Derhal ameliyata alınmış ancak ameliyat sırasında verilecek olan kanın yanlış kan! yani başka bir grup kan olduğu anlaşılınca bizzat Başbuğumuz rahmetli Alparslan Türkeş tarafından özel ambulans uçakla Ankara’ya, Ankara Tıp Fakültesi Hastanesine kaldırılmıştır. Bu saldırıdan ancak bir böbreğini kaybederek kurtulmuştur.
Buna rağmen taburcu olduktan sonra raporlu olmasına rağmen tekrar Bingöl'deki görevine başlamıştır. Kendisi defalarca koruma ve silah ruhsatı istemesine rağmen bu imkan devrin idarecileri tarafından kendisinden esirgenmiştir. Bir Ramazan günü Bingöl’ün Genç ilçesinde ikamet eden ablası Esma Hanım ve Ömer Bey’in evine iftar yemeğine gitmişlerdir.
12 Ağustos 1979 günü gece Bingöl’e dönerken Türk Milleti’ni Sovyetler birliğinin peyki haline getirmek isteyen Sovyet uşağı Marksist bölücülerin kahpece kurdukları pusuya düşürülmüş bu saldırıda annesi Hümriye Tekin, kardeşi İngilizce öğretmeni olan Ahmet Tekin ve Kendisi şehit edilmiştir.

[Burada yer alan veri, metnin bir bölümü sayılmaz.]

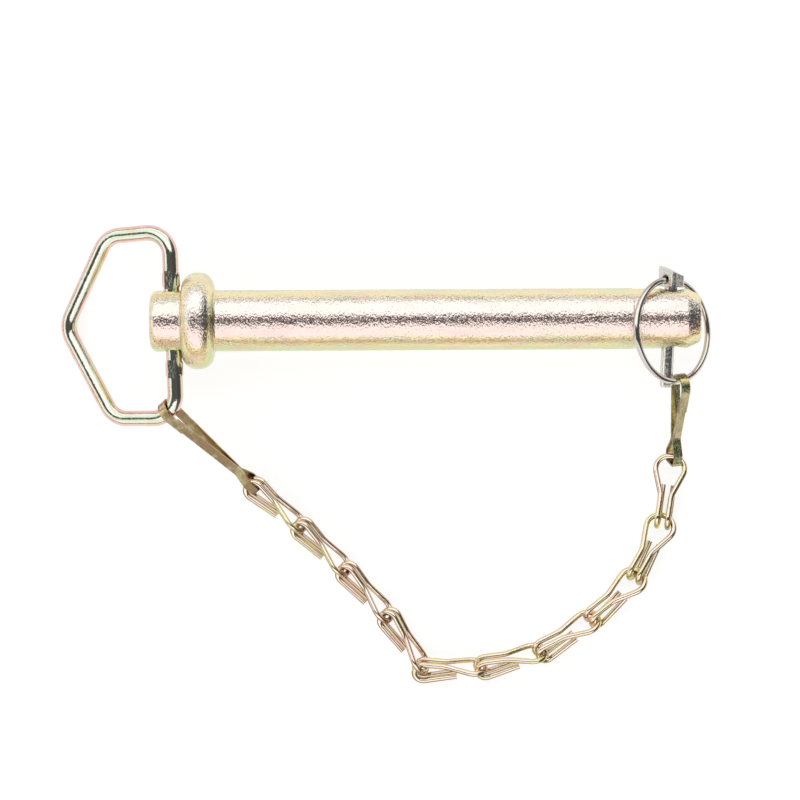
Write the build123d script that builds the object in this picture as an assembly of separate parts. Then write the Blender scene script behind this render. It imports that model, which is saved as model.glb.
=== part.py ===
"""Hitch pin with a swivel handle, a linchpin on a snap ring and a hooked-link tether chain.

Millimetres, +Z up. The shank's axis is the X axis and the origin is the centre of the
collar's bearing face. The pin lies on a flat floor on its collar, seen from above.
"""

import os
from math import acos, atan2, cos, pi, radians, sin, sqrt, tan

from build123d import *

# pin
shank_dia = 19.0
shank_end_x = 150.7
end_chamfer_len = 4.2
end_face_dia = 14.6
end_relief_x = 129.5
end_relief = 0.16
collar_dia = 30.1
collar_width = 10.1
collar_rim_flat = 0.9
collar_foot = 0.95
head_end_x = -19.9
head_round = 2.4
handle_hole_x = -13.0
handle_hole_dia = 5.9
linchpin_hole_from_end = 8.4
linchpin_hole_dia = 7.4
hole_mouth_flare = 0.55
hole_mouth_depth = 1.4
hole_mouth_sunk = 0.3

# handle, one bent wire; along = on the leg that runs through the head, out = away from it
handle_wire_dia = 5.0
handle_half_height = 29.1
handle_shoulder_along = 28.5
handle_shoulder_out = 21.35
handle_point_out = 36.8
handle_point_along = 0.7
handle_bend = 7.5
handle_point_bend = 8.0
handle_slip = -1.1
handle_lean = 1.9
handle_droop = 20.4
handle_end_gap = 1.0
ear_start = 11.0
ear_len = 5.6
ear_width = 5.8
ear_depth = 4.3

# linchpin
linchpin_dia = 4.0
linchpin_lean = 3.3
linchpin_offset = -1.05
linchpin_below_shank = 12.0
linchpin_tip_chamfer = 0.7
block_above_shank = 0.3
block_height = 6.4
block_wide = 7.0
block_thick = 5.4
ring_hole_above_shank = 2.5
ring_hole_dia = 3.0

# snap ring
ring_clear_of_shank = 5.4
ring_wire_dia = 1.9
ring_turn = 41.0
ring_swing_rest = 5.6
ring_end_gap = 0.8

# clips of flat strip
strip_width = 2.8
strip_thick = 0.6
clip_loop = 3.9
clip_waist_half = 0.35
clip_lap = 4.0
eye_len = 8.2
eye_straight = 3.6
eye_height = 5.8
eye_corner = 0.9

# chain links, one bent wire each
link_wire_dia = 1.75
link_hook_radius = 2.8
link_leg_half = 1.65
link_throat = 6.8
link_apex = 19.3
link_apex_corner = 6.26
link_apex_round = 4.0
link_throat_round = 6.0
link_free_len = 10.6
link_hook_closing = 15.0

# how the chain lies on the floor: middle of the hook, middle of the far loop's end, roll
link_lay = [
    ((140.1, -61.5, -11.5), (142.8, -43.1, -11.4), 9),
    ((132.0, -79.3, -11.2), (140.8, -62.0, -11.2), 23),
    ((118.4, -93.2, -11.1), (133.0, -79.7, -10.6), 39),
    ((102.7, -103.6, -11.0), (119.0, -93.3, -10.9), 51),
    ((83.4, -108.9, -10.5), (102.7, -104.1, -10.4), 60),
    ((65.0, -109.8, -11.1), (83.8, -109.1, -9.9), 66),
    ((53.8, -93.6, -10.0), (64.9, -109.8, -10.2), 66),
    ((40.7, -79.0, -10.2), (53.9, -93.6, -10.3), 62),
    ((26.8, -65.3, -10.3), (40.7, -79.0, -10.3), 61),
    ((11.6, -52.12, -10.38), (26.85, -65.26, -10.15), 65.7),
]

# where the clips hang on their wires and where they end, on the chain
right_clip_on_ring = 167.0
left_clip_end = (12.62, -52.25, -10.85)
left_clip_roll = 25.8
left_clip_slack = 0.6
left_clip_lap_at = 6.5
right_clip_end = (143.2, -45.0, -11.3)
right_clip_roll = -21
right_clip_slack = 2.1
right_clip_lap_at = 7.5

shank_r = shank_dia / 2
linchpin_hole_x = shank_end_x - linchpin_hole_from_end
linchpin_tip = shank_r + linchpin_below_shank
block_bottom = shank_r + block_above_shank
block_top = block_bottom + block_height
ring_hole_height = shank_r + ring_hole_above_shank
ring_radius = shank_r + ring_clear_of_shank + ring_wire_dia / 2
collar_height = collar_dia / 2 - shank_r
collar_round = min(collar_width / 2 - collar_rim_flat / 2, collar_height - collar_foot)

up = Vector(0, 0, 1)


def bend(before, corner, after, radius):
    """Start, middle and end of the arc that rounds a corner."""
    back = (before - corner).normalized()
    onward = (after - corner).normalized()
    half = acos(back.dot(onward)) / 2
    middle = corner + (back + onward).normalized() * (radius / sin(half) - radius)
    return corner + back * (radius / tan(half)), middle, corner + onward * (radius / tan(half))


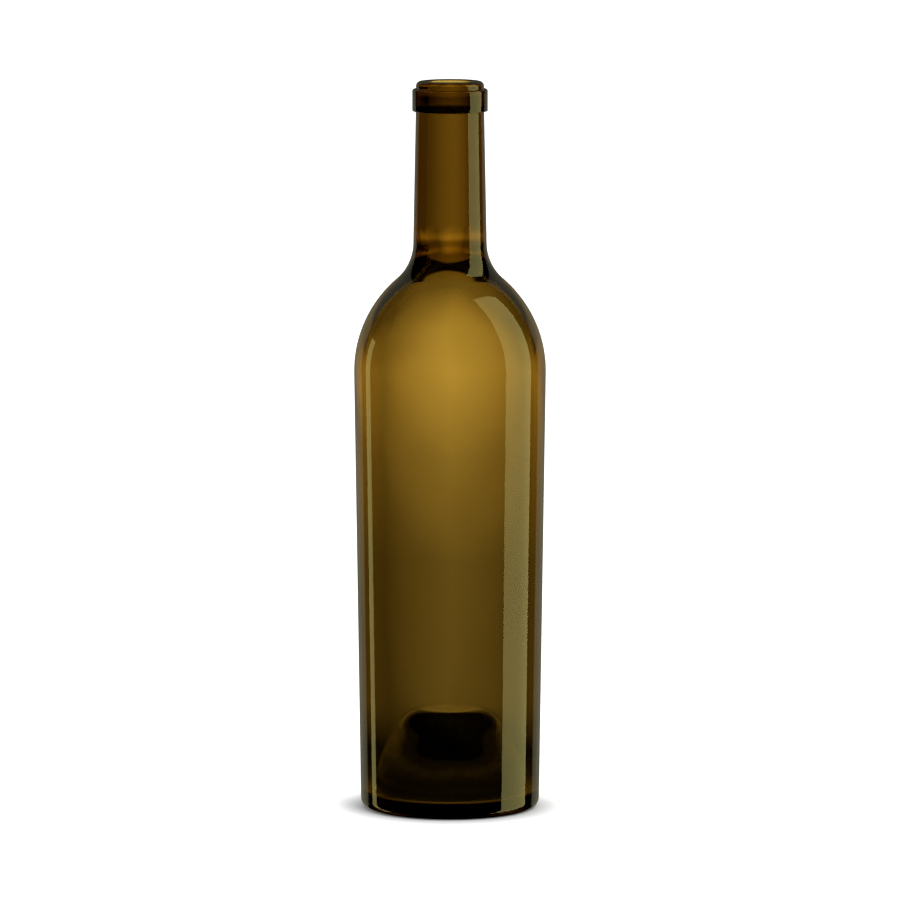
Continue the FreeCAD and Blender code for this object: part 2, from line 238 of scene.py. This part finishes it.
def closed_turn(name, points):
    """A mesh from rings of points, (ring, angle, xyz), whose first and last rings are poles."""
    rings, around = points.shape[:2]
    vertices = np.concatenate([points[0, :1], points[1:-1].reshape(-1, 3), points[-1, :1]])
    ring = 1 + np.arange(rings - 2)[:, None] * around
    here = np.arange(around)[None, :]
    after = (here + 1) % around
    low, high = ring[:-1], ring[1:]
    quads = np.stack([low + here, low + after, high + after, high + here], axis=-1)
    last = len(vertices) - 1
    first_fan = np.stack([np.zeros_like(here), ring[0] + after, ring[0] + here], axis=-1)
    last_fan = np.stack([np.full_like(here, last), ring[-1] + here, ring[-1] + after], axis=-1)
    loops = np.concatenate([first_fan.reshape(-1), quads.reshape(-1), last_fan.reshape(-1)])
    sizes = np.concatenate([np.full(around, 3), np.full(quads.size // 4, 4), np.full(around, 3)])
    mesh = bpy.data.meshes.new(name)
    mesh.vertices.add(len(vertices))
    mesh.vertices.foreach_set("co", vertices.ravel())
    mesh.loops.add(len(loops))
    mesh.loops.foreach_set("vertex_index", loops)
    mesh.polygons.add(len(sizes))
    mesh.polygons.foreach_set("loop_start", np.concatenate([[0], np.cumsum(sizes)[:-1]]))
    mesh.polygons.foreach_set("use_smooth", np.ones(len(sizes), dtype=bool))
    mesh.update(calc_edges=True)
    mesh.validate()
    mesh.set_sharp_from_angle(angle=SHARP)
    return mesh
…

Saldırıda yeğenleri Selma, Mithat ve Niyazi yara olmadan kurtulabilmişlerdir.
12 Ağustos 1979 şerefli mazimizde unutamaycağımız acı bir gündür. Bu hain saldırı Bingöl’de duyulduğu an mevcut iktidarın idarecileri tarafından derhal sokağa çıkma yasağı ilan edilerek şehitlerimizin cenazeleri kaçırılmış ve gece yarısı Yenibaşlar köyünde toprağa verilmiştir. Bingöl Halkının ve dava arkadaşlarının 27 yaşında iken Bingöl’de Belediye Başkanlığını kazanarak gönlünde taht kuran bu büyük vatan evladına dava arkadaşlarının yapacağı son göreve dahi müsaade edilmemiştir.
Olayın akabinde Rahmetli Başbuğumuz Alparslan Türkeş, içerisinde Ülkücü Hareketin Yüz Akı Şehit Gün Sazak Bey’in de bulunduğu bir heyetle beraber Bingöl’e gitmiş ve şehitleri Rahmet ve Dualarla anmıştır. Bizlerde Doğu Anadolu’nun vefakar, yiğit, mertlik timsali olan ağabeyimiz Hikmet Tekin ve bütün Ülkücü Şehitlerimizin manevi huzurunda saygıyla eğiliyoruz. Ruhları şad olsun. Ne mutlu mezar taşlarında vatanı, dini ve milleti için şehit oldu diye yazılanlara. Allaha emanet olunuz.